Requirement: Write out only the span of lines that begins at the line with "Write part 5" and ends at the line with "height: the leather's". Keep both end lines, word for word.

Provided records:
## begin

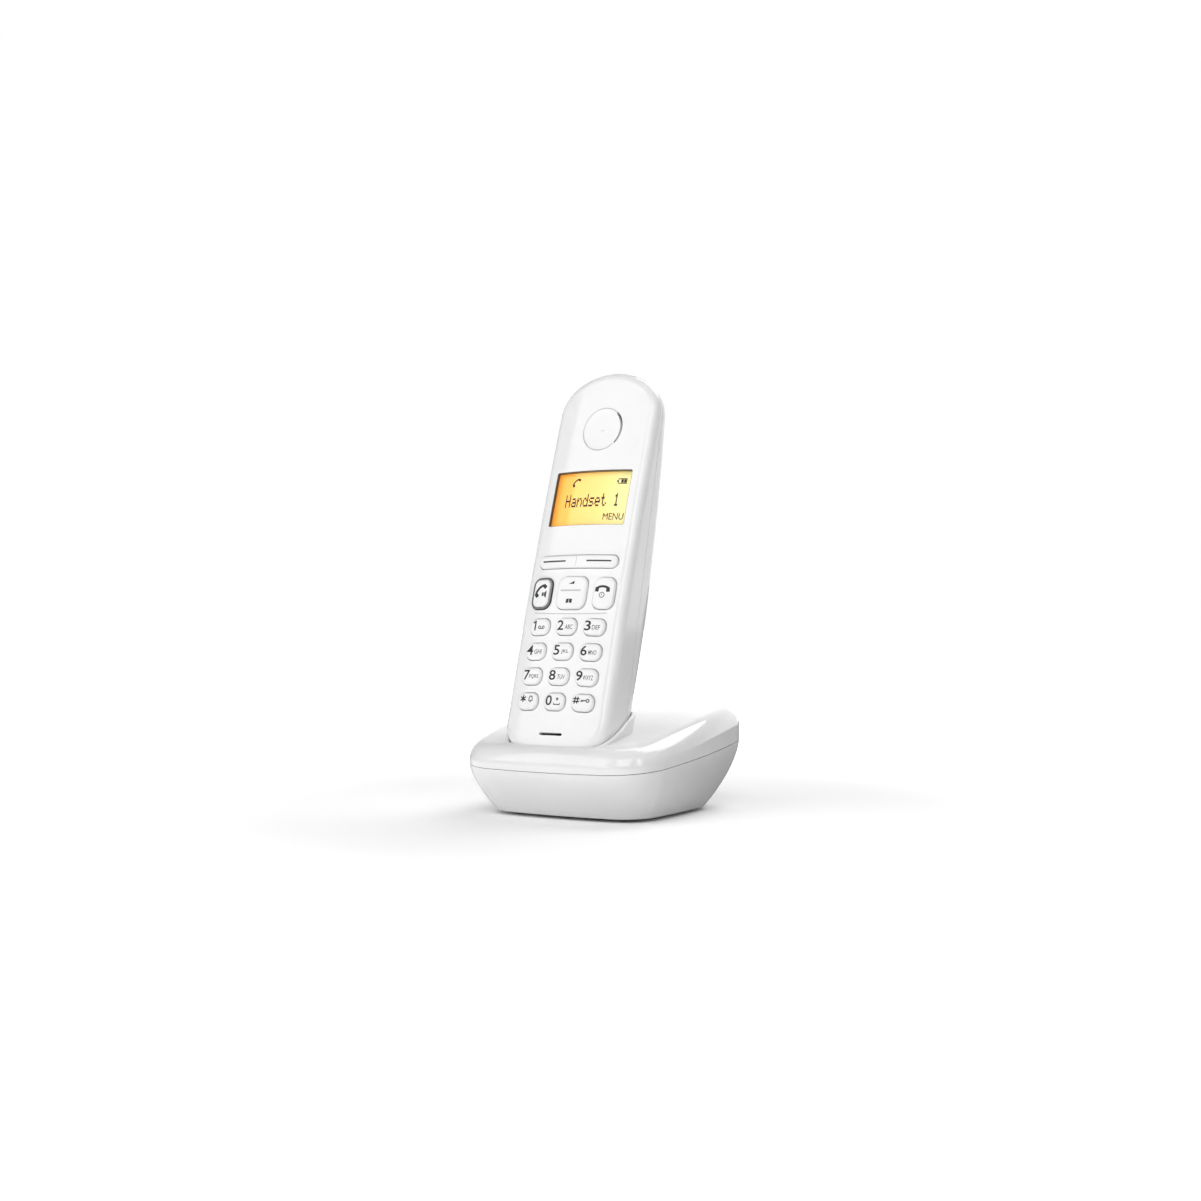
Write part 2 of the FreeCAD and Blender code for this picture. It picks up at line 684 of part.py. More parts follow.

## end
## begin

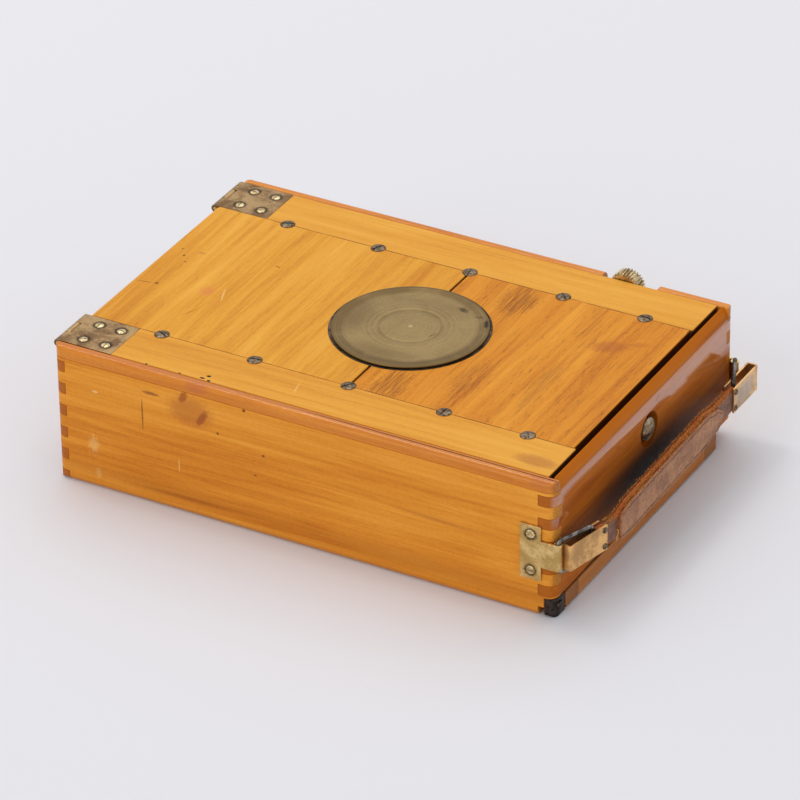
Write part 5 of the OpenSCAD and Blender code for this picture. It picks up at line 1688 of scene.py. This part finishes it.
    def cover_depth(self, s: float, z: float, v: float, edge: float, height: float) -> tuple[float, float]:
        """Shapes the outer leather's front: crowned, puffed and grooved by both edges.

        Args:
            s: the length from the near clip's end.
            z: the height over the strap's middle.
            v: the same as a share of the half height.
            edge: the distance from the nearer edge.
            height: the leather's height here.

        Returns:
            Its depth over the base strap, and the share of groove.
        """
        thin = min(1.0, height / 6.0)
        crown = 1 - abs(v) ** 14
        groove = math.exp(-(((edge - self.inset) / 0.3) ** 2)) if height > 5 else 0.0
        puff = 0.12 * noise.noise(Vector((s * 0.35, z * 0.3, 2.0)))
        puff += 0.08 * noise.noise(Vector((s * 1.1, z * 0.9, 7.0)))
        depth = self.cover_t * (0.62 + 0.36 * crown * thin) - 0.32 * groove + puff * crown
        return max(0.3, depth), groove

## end
## begin

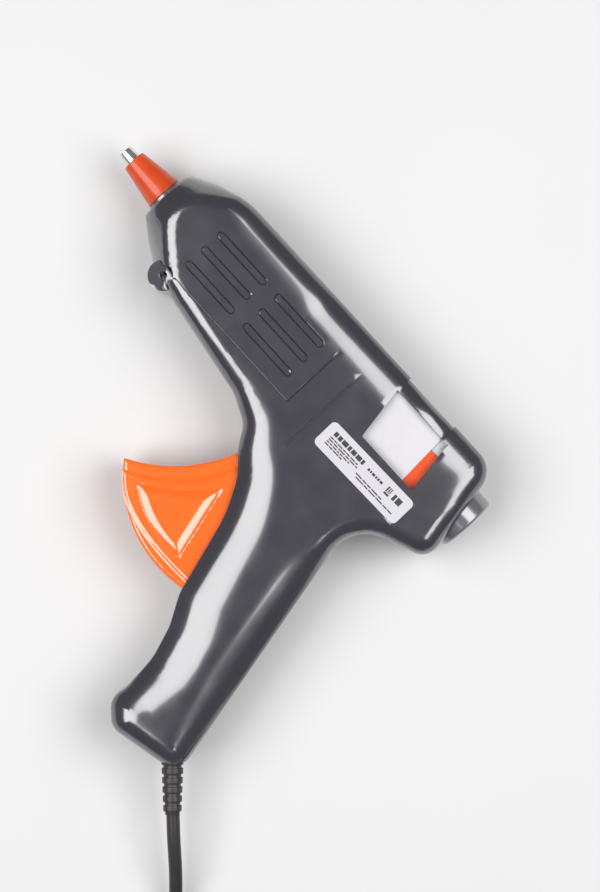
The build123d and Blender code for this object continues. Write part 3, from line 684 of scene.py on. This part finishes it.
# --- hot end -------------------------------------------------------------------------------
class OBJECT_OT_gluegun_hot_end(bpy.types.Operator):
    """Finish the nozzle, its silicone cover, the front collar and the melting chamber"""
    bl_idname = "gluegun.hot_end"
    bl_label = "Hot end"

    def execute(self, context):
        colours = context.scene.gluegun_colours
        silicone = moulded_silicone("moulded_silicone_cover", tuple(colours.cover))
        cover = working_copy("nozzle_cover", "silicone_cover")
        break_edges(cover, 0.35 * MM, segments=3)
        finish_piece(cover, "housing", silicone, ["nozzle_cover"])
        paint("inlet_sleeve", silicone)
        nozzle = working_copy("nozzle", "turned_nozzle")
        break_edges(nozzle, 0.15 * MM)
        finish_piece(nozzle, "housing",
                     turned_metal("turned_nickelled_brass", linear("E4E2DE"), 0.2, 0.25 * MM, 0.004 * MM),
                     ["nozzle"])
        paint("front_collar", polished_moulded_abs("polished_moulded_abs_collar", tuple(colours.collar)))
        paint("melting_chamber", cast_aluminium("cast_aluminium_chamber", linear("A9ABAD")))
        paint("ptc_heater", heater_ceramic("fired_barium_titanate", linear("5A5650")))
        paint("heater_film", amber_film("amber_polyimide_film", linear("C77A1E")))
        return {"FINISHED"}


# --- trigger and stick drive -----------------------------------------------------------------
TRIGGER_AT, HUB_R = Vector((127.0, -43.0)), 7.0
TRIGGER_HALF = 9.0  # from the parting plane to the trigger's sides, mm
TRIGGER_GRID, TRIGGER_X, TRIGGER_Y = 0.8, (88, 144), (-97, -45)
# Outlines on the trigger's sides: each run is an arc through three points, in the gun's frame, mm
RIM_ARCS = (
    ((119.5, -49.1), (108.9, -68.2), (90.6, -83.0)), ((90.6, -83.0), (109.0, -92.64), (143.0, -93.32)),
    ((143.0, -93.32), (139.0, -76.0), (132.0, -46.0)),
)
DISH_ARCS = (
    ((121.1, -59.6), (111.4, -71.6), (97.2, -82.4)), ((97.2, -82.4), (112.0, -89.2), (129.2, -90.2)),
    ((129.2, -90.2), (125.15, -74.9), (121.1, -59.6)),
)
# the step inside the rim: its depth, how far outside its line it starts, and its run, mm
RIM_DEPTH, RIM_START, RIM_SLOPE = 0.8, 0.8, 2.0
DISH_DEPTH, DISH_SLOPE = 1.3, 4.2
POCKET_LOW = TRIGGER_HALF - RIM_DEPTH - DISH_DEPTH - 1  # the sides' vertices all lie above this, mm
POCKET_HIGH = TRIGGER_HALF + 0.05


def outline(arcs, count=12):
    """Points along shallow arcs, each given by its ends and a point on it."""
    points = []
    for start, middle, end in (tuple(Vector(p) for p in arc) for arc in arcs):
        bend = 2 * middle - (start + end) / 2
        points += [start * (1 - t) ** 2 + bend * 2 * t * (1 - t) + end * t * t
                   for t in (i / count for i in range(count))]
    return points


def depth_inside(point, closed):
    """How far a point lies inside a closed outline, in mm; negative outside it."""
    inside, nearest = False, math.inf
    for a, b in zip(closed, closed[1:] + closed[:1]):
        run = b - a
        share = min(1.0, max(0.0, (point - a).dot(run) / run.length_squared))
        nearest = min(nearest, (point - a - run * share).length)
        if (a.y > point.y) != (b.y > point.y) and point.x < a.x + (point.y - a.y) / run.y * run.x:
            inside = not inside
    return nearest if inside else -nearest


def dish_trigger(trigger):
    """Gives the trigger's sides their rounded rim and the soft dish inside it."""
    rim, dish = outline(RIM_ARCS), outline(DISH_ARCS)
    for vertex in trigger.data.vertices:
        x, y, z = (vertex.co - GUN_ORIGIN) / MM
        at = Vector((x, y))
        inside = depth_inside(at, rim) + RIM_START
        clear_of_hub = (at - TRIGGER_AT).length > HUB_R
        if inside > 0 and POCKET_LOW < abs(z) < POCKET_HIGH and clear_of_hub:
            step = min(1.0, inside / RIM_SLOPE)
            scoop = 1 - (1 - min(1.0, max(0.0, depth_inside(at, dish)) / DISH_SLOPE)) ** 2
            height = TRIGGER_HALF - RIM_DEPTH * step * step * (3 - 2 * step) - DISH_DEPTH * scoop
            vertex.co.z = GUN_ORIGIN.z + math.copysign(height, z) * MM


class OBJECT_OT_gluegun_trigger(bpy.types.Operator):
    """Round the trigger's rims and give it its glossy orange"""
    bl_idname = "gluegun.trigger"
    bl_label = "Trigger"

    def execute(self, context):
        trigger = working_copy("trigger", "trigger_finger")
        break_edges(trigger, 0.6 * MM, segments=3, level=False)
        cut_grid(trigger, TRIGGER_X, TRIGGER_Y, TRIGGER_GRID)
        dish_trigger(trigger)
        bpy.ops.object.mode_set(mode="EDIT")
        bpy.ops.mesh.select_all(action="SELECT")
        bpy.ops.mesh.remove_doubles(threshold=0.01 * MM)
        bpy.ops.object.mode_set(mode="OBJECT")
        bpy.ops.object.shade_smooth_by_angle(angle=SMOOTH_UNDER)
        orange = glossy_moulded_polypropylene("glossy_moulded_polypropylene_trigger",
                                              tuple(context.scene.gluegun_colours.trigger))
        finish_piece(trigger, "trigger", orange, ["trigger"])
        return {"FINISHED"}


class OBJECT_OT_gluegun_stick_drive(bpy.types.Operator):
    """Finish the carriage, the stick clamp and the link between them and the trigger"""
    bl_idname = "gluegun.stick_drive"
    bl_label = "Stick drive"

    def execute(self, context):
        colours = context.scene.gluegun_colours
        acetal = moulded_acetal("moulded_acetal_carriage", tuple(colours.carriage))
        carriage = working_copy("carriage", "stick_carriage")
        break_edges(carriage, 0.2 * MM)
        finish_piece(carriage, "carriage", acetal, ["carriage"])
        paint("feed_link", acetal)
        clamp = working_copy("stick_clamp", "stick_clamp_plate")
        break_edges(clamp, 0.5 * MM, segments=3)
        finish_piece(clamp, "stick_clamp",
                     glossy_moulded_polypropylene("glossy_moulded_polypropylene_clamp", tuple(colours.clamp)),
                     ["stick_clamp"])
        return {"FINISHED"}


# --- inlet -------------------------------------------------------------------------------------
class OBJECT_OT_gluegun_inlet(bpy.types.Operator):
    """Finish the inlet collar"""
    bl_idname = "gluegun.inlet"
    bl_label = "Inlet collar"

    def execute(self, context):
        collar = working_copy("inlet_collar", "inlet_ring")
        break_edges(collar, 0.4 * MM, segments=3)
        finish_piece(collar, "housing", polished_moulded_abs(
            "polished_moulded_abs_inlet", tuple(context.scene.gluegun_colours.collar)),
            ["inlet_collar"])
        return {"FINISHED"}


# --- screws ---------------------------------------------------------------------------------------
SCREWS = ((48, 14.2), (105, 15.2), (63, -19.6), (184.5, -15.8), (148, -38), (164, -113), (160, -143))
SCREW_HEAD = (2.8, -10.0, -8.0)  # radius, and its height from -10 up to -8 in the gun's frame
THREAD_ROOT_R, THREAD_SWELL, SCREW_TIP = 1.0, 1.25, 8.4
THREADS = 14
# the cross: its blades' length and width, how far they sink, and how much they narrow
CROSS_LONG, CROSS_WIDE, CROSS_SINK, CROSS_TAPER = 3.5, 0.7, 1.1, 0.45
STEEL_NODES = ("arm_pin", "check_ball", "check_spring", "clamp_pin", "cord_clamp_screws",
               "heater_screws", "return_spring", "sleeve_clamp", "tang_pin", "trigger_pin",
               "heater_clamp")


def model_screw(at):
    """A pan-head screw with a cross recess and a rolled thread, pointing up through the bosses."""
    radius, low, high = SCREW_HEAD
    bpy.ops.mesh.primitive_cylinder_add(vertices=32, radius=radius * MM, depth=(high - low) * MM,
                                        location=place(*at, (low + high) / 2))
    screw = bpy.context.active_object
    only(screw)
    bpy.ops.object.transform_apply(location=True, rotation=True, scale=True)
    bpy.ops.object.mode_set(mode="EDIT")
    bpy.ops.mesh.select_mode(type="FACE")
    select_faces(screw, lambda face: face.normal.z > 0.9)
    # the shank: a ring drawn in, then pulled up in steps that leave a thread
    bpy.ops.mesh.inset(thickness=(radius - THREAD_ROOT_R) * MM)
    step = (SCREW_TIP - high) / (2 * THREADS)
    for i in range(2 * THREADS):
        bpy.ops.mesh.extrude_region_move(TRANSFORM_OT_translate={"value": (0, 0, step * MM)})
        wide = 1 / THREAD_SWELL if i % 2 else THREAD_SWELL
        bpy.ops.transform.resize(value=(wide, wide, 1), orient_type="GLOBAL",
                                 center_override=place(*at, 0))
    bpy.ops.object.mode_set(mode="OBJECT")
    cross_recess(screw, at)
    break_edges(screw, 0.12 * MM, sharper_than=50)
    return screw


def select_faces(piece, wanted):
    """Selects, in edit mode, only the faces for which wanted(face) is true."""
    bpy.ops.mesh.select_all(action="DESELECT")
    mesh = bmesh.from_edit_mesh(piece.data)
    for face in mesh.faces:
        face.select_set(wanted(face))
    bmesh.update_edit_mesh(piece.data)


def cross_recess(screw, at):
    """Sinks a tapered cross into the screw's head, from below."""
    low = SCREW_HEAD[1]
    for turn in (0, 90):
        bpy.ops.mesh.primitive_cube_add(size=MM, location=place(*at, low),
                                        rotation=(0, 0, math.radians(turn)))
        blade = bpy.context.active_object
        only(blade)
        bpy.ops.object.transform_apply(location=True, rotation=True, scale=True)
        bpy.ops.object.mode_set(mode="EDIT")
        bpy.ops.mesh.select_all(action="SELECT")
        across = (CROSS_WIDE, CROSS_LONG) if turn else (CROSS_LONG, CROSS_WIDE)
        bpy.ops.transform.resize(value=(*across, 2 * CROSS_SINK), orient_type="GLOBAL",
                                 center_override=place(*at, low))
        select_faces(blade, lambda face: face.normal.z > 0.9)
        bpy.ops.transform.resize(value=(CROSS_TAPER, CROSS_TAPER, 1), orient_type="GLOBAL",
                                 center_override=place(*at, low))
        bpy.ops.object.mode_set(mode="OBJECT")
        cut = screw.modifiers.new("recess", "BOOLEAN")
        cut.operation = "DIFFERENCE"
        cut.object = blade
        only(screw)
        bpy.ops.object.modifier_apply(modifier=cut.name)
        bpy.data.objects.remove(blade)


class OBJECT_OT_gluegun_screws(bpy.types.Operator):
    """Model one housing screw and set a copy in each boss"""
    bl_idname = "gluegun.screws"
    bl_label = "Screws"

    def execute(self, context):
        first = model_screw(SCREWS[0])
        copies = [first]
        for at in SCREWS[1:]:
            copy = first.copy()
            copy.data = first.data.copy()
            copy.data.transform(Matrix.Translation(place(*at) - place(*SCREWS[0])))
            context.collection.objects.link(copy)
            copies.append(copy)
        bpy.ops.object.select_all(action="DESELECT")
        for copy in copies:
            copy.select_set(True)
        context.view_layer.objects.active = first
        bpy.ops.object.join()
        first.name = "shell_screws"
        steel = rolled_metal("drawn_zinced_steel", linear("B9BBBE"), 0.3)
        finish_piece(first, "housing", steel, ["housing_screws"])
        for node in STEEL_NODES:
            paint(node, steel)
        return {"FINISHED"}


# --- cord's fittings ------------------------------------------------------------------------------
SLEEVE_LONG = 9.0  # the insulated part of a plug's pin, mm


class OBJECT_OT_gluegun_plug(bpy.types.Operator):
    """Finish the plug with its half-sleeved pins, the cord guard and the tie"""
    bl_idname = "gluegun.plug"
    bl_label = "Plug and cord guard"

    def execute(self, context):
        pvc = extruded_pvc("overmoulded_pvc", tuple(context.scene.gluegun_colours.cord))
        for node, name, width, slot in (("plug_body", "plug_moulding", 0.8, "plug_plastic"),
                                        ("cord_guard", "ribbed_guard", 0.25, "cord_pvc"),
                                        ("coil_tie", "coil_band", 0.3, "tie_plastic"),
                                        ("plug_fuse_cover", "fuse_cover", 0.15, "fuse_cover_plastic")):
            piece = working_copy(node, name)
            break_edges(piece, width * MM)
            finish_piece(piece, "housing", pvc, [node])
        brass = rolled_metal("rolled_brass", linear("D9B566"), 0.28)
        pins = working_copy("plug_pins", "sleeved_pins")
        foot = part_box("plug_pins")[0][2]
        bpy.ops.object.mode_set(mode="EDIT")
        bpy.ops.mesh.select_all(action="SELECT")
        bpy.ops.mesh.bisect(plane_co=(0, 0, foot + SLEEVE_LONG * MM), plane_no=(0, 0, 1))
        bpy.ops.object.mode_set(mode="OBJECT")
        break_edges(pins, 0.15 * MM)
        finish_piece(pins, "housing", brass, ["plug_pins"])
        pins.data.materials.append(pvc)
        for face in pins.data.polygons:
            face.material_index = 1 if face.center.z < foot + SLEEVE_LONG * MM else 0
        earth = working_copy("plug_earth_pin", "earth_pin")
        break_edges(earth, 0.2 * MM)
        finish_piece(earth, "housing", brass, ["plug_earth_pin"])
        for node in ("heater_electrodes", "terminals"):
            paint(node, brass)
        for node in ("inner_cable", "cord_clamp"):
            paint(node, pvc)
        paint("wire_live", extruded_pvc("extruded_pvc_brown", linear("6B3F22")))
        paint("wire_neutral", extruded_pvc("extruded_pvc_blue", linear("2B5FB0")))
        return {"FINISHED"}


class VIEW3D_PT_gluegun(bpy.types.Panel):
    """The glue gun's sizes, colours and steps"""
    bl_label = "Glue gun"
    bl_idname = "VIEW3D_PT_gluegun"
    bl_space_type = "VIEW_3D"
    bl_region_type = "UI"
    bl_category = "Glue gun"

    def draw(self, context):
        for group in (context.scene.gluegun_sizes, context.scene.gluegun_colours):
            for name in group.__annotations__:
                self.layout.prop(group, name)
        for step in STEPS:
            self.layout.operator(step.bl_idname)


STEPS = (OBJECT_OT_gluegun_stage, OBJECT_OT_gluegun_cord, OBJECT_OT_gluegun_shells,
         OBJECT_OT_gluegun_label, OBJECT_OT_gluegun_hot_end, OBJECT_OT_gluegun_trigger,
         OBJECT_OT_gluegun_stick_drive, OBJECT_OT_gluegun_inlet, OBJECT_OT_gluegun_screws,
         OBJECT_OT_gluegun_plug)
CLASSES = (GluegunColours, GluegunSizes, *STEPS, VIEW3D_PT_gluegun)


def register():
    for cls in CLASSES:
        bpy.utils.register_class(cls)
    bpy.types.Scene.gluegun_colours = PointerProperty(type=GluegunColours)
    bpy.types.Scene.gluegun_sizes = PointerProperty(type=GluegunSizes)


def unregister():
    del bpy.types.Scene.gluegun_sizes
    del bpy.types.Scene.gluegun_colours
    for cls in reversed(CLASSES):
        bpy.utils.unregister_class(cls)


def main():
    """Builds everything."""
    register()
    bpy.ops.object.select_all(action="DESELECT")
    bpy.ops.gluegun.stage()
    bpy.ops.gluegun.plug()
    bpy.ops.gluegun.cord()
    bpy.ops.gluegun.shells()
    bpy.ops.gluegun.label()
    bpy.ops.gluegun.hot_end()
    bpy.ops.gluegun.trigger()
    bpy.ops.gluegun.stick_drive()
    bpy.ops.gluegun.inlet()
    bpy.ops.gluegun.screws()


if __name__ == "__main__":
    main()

## end

Completed exercise:
Write part 5 of the OpenSCAD and Blender code for this picture. It picks up at line 1688 of scene.py. This part finishes it.
    def cover_depth(self, s: float, z: float, v: float, edge: float, height: float) -> tuple[float, float]:
        """Shapes the outer leather's front: crowned, puffed and grooved by both edges.

        Args:
            s: the length from the near clip's end.
            z: the height over the strap's middle.
            v: the same as a share of the half height.
            edge: the distance from the nearer edge.
            height: the leather's height here.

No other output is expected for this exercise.